Community surface area (what we can and can’t see): the homepage doesn’t visibly advertise governance, grants, or ambassador/community channels. That could be intentional—keeping the interface purely transactional—or it could be a gap if LFJ is trying to build long-term moat via community.

Operational tooling hint: “RPC Endpoint: Public / Dedicated” suggests the team is thinking about reliability at scale (and potentially monetizable infra tiers), which is often a hallmark of more mature ops.

5. Product Design Assessment

What’s working (good design decisions):

  • Swap-first IA is crisp: minimal cognitive load, immediate time-to-trade.
  • Chain-as-navigation matches real user behavior in multi-chain DeFi (users often arrive already thinking “I’m on Base” or “I need Monad”).
  • Risk controls (Safe Mode, slippage presets, deadline) show strong UX hygiene for protecting users from MEV/price impact mistakes.
  • Globalization (multiple languages) supports growth in high-intent regions.

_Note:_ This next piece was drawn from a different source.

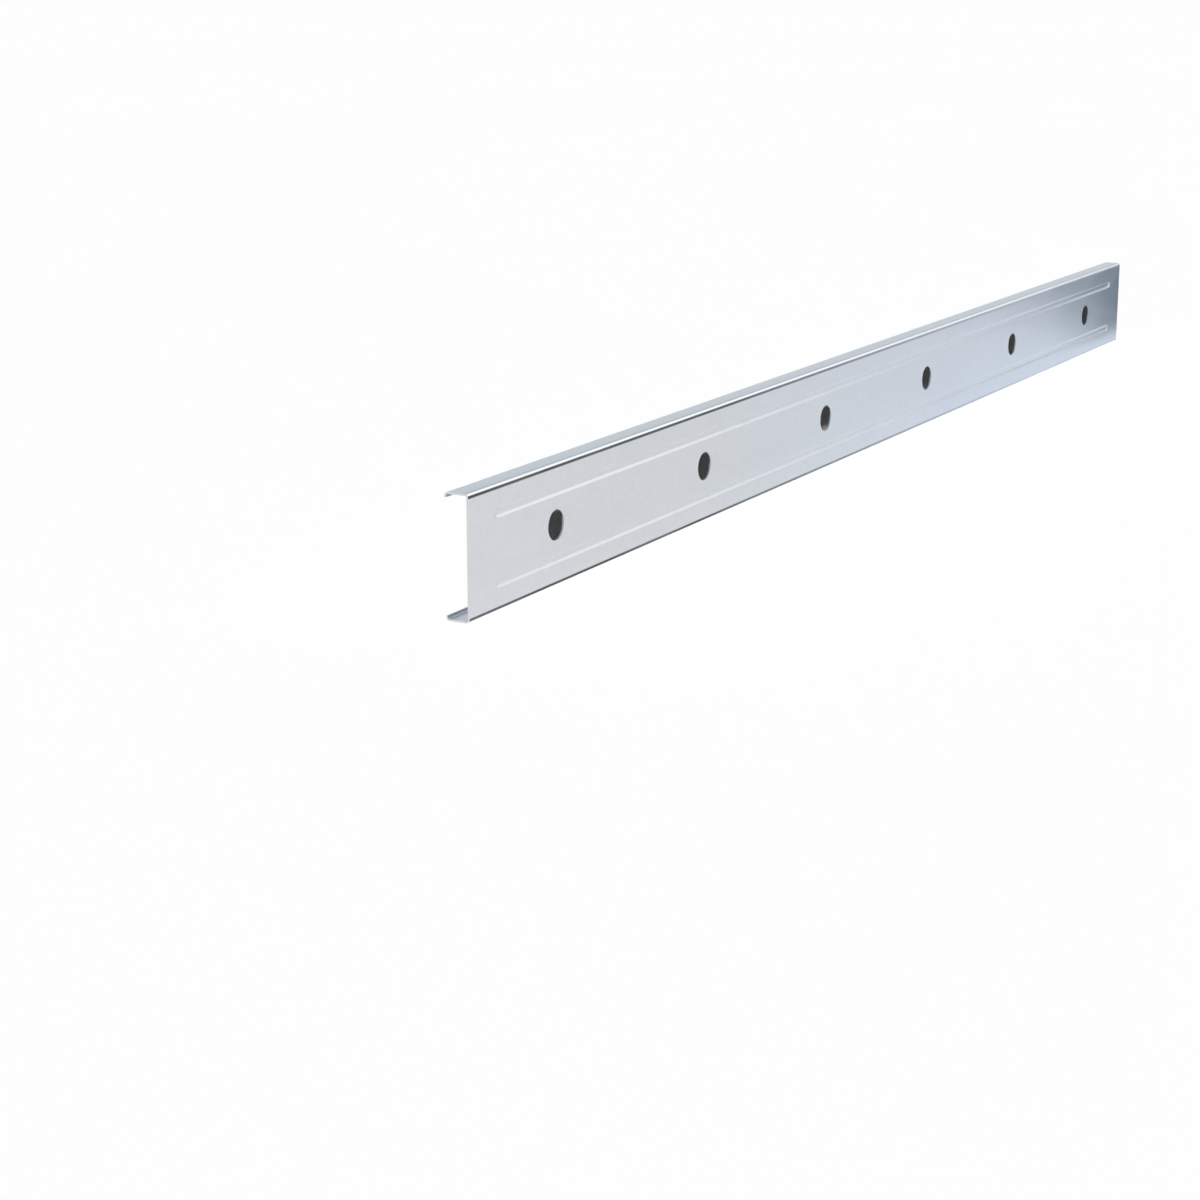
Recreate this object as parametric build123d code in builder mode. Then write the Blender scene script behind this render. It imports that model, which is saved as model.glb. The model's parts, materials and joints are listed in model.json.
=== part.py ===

Where the design under-delivers vs the promise:

  • The brand says Aggregator & Screener, but the homepage doesn’t introduce discovery or “best price” proof (no route comparison, source breakdown, or price impact explanation surfaced by default).
  • The heading structure (“From/To”) is functional but doesn’t educate. Best-in-class DEX UIs add lightweight context: “Best route”, “Estimated received”, “Fees”, “Price impact”, “Route sources”.

Concrete improvements I’d recommend:

  • Add an execution panel by default (route preview, savings vs alternatives, liquidity sources) to justify the “winning edge” narrative.
  • Make Bridge context-aware (“You’re on Arbitrum; token exists on Base—bridge?”) to reduce dead-ends.
  • If “Screener” exists, surface it as a top-level pillar or at least a secondary entry point from Swap (e.g., trending pairs, new listings, watchlist).